No hay que engañarse, el circo de la honradez acrisolada tendrá nuevos episodios, nuevos y renovados numeritos. Mientras tanto se sienten a salvo de los embates de la magistratura porque estos son tan remotos, tan previsibles también, que se puede contar con ella como escudo de la inocencia por lo menos a medio plazo, mientras la mayoría electoral aguante.

Es triste verse obligado a constatar de continuo en qué manos estamos. Sin sorpresa, con hastío, con franco encono porque han dado motivos sobrados para ello. Los meses pasan, y porque los peores desastres que padece esa parte de la población que se empobrece a ojos vistas cosas no tienen el suficiente eco, han desaparecido de las primeras planas, pero están ahí acosándonos: paro, deficiencia sanitaria, futuro juvenil, destrucción de la red de investigación, desahucios practicados y por practicar, violencia policial, abusos bancarios que pagamos todos, sumisión internacional...

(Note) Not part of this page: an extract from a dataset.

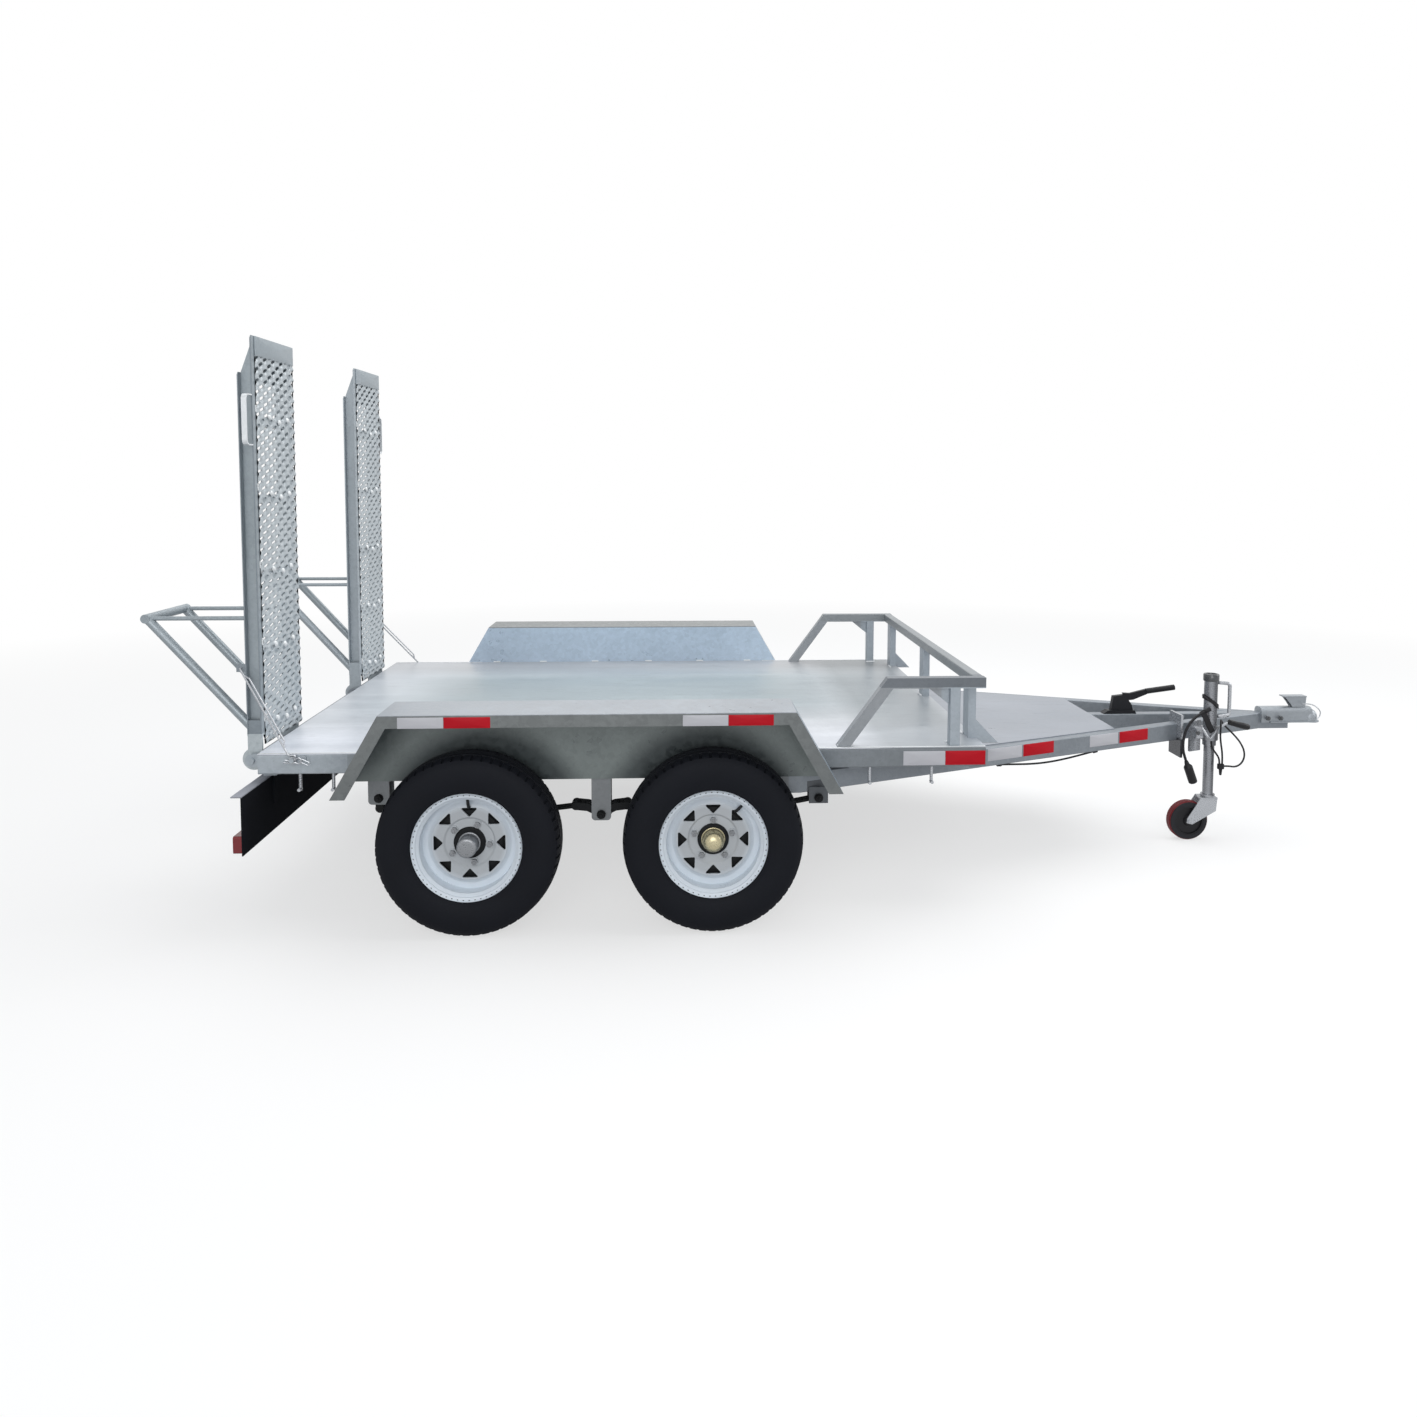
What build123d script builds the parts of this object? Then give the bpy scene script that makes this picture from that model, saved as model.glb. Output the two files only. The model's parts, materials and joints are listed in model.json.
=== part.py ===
from build123d import *
import os
from math import atan2, cos, degrees, hypot, radians, sin, tan

# Tandem-axle equipment trailer with a flat steel deck, two stand-up loading ramps and a jockey wheel.
# Millimetres. +X points forward to the coupling, +Y to the left, +Z up, and the ground is Z = 0.
# X is measured from the middle of the axle pair, and every piece is moved to the trailer's own
# middle when it is written. The left ramp's frame, face and prop are copies of the right ramp's. Other
# pieces of the left side are mirror images of the right side's.

# ---- driving dimensions ----
# deck and its frame
deck_front = 1466
deck_rear = 1221
deck_half_width = 932
deck_top = 617
deck_plate = 4
deck_sheet_joint = 880
side_rail_width = 50
side_rail_depth = 72
cross_member_width = 50
cross_member_depth = 90
cross_member_count = 7
front_bay = 486
bar_corner = 5
tie_hook_places = (-1076, -956, 1027, 1263)
tie_hook_radius = 6
tie_hook_drop = 66
tie_hook_inset = 18

# axles, wheels and springs
axle_spacing = 868
tyre_diameter = 650
tyre_width = 185
tyre_to_deck = 29
tyre_to_guard = 15
rim_flange_diameter = 390
rim_seat_diameter = 356
rim_width = 140
rim_disc_out = 12
rim_disc_plate = 6
rim_window_count = 8
rim_window_foot = 93
rim_window_top = 127
rim_window_width = 64
rim_window_corner = 4
rim_centre_hole = 57
hub_cap_radius = 34
hub_cap_out = 66
drum_radius = 115
drum_depth = 60
axle_beam = 50
spindle_radius = 22
spindle_end_in = -40
spring_width = 45
spring_centre_in = 37
leaf_thickness = 8
leaf_count = 4
hanger_spacing = 812
hanger_shift = 22
hanger_pin_radius = 9
hanger_cheek = 6
hanger_corner = 14
shackle_plate = 5
spring_eye_radius = 17
rocker_link = 45
rocker_reach = 95
rear_pin_height = 447
front_pin_height = 427
rocker_pin_height = 375
spring_inner_eye_height = 405

# ramp hinges behind the deck
hinge_back = 63
hinge_drop = 52
hinge_shaft_radius = 12
hinge_lug_radius = 42
hinge_lug_plate = 10
hinge_lug_inset = 2
hinge_lug_lap = 60
hinge_bracket_radius = 24
hinge_bracket_plate = 12
hinge_bracket_gap = 12
hinge_shaft_beyond = 33

# mudguards
guard_top = 806
guard_bottom = 512
guard_top_half_length = 724
guard_bottom_half_length = 892
guard_lip = 45
guard_sheet = 4

# headboard
headboard_top = 876
headboard_bar = 40
headboard_inset = 13
headboard_level = 373
headboard_reach = 563
side_post_setback = 136
post_width = 75
post_depth = 30
post_setback = 5
corner_post_out = 805
foot_gusset_height = 73
foot_gusset_reach = 90
foot_gusset_drop = 20
corner_gusset_length = 80
corner_gusset_height = 65
gusset_plate = 6

# drawbar
drawbar_bar_width = 50
drawbar_bar_depth = 75
drawbar_rear = 690
drawbar_bend = 774
drawbar_meet = 3040
drawbar_wall = 4
centre_rail_front = 3177
front_plate_front = 2222
front_plate_strip = 38

# coupling for a 50 mm ball
ball_socket_radius = 25.4
socket_x = 3290
socket_wall = 12
socket_depth = 22
coupling_bottom = 478
coupling_rise = 25
coupling_flange = 5
lever_rise = 52
lever_reach = 133
lever_length = 110
lever_half_width = 21
handbrake_x = 2290
handbrake_grip_radius = 13
coupling_cheek = 7
coupling_lip = 8

# jockey wheel
jockey_x = 2690
jockey_plate_gap = 12.6
jockey_outer_radius = 28.5
jockey_inner_radius = 22.5
jockey_tube_top = 735
jockey_tube_bottom = 430
jockey_leg_bottom = 196
jockey_wheel_radius = 88
jockey_wheel_width = 45
jockey_trail = 92
jockey_pin_radius = 8
jockey_leg_overlap = 190
jockey_cap_plate = 4
jockey_cap_height = 12
jockey_cap_lip = 2
jockey_foot_lip = 8
jockey_tyre_depth = 22
jockey_boss_radius = 20
jockey_web_recess = 8
fork_crown = 10
fork_side_gap = 3
fork_plate = 5
fork_back = 42
fork_front = 32
fork_shoulder = 62
fork_pin_stick_out = 4
clamp_bottom = 455
clamp_top = 512
clamp_wall = 8
clamp_arm_lap = 18
clamp_arm_out = 12
clamp_arm_half_height = 22
clamp_stem_length = 56
clamp_stem_rise = 50
clamp_stem_radius = 6
clamp_grip_length = 88
clamp_grip_drop = -26
clamp_grip_radius = 12
head_plate_x = 2545
head_plate_thickness = 10
head_plate_out = 262
head_plate_in = 150
head_plate_bottom = 378
head_plate_top = 570
side_plate_x = 2643
side_plate_size = (66, 10, 140)
side_plate_top = 530
crank_reach = 58
crank_drop = 150
crank_radius = 8
crank_bend = 14
crank_below_top = 23
crank_slant = 6

# leads at the drawbar; their routes are lists of (x, y, z) points
rail_cable_diameter = 8
rail_cable_sag = [(1640, 7), (1695, 13), (1765, 21), (1835, 25.5), (1905, 25), (1975, 20.5), (2045, 13.5),
                  (2105, 7)]
lead_diameter = 12
lead_route = [(2648, -275, 590), (2620, -276, 577), (2592, -277, 555), (2569, -278, 526), (2555, -278, 492),
              (2549, -278, 456), (2550, -277, 421), (2556, -276, 395), (2567, -275, 366)]
plug_length = 105
plug_radius = 19
breakaway_diameter = 8
breakaway_line_route = [(2684, -267.5, 455), (2684, -267.5, 434), (2692, -271, 414), (2706, -275, 395),
                        (2718, -277, 374), (2718, -277, 352)]
breakaway_loop_route = [(2731, -277, 352), (2731, -277, 380), (2728.5, -277, 410), (2723.5, -276, 440),
                        (2720, -275.5, 467), (2719.5, -275, 491), (2721.5, -272.5, 514), (2727, -262, 534),
                        (2735.5, -244.5, 543), (2746.5, -228, 537.5), (2758.5, -219.5, 521.5),
                        (2775, -217.5, 504.5), (2792, -217.5, 489), (2810, -218.5, 471), (2829, -221, 450),
                        (2844, -226, 427), (2853, -234, 402), (2851, -244, 376), (2836, -255, 353),
                        (2812, -266, 340), (2787, -274, 337), (2762, -277, 342), (2738, -277, 342)]
ferrule_top = 352
ferrule_bottom = 302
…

Pase lo que pase, salga a escena un Bárcenas o una docena, no dimitirán porque hacerlo es admitir no ya errores, equivocaciones, sino pura y simplemente conductas delictivas o cuando menos reprobables. Mejor aparecer como una banda de tontos de remate, de niños del coro, atrapados en su puerilidad constitutiva que hacen rimar con la ejemplar pureza de sus intenciones, como si detrás del escenario, armando bulla, no hubiese una nutrida tropa de fantasmas de diferentes Gürteles. Unos niños del coro, enriquecidos de manera indecorosa, de los que los desaprensivos se han aprovechado, se aprovechan y se aprovecharán, mientras el dinero corre y corre y corre. No importa que las pruebas sean demoledoras. Lo cierto es que hay que insistir mucho para ser declarado desaprensivo y pasar de presumido inocente a presunto delincuente y a que la boca quede cerrada con un torero fin de la cita. Convendría saber cuántos miembros de la magistratura son militantes o afiliados o simpatizantes activos del Partido Popular y en esa condición actúan. Convendría saber cuál es la trama agürtelada de las instituciones españolas, la espesura de esa tela de araña que funciona como el mejor colchón que han tenido Rajoy y sus secuaces.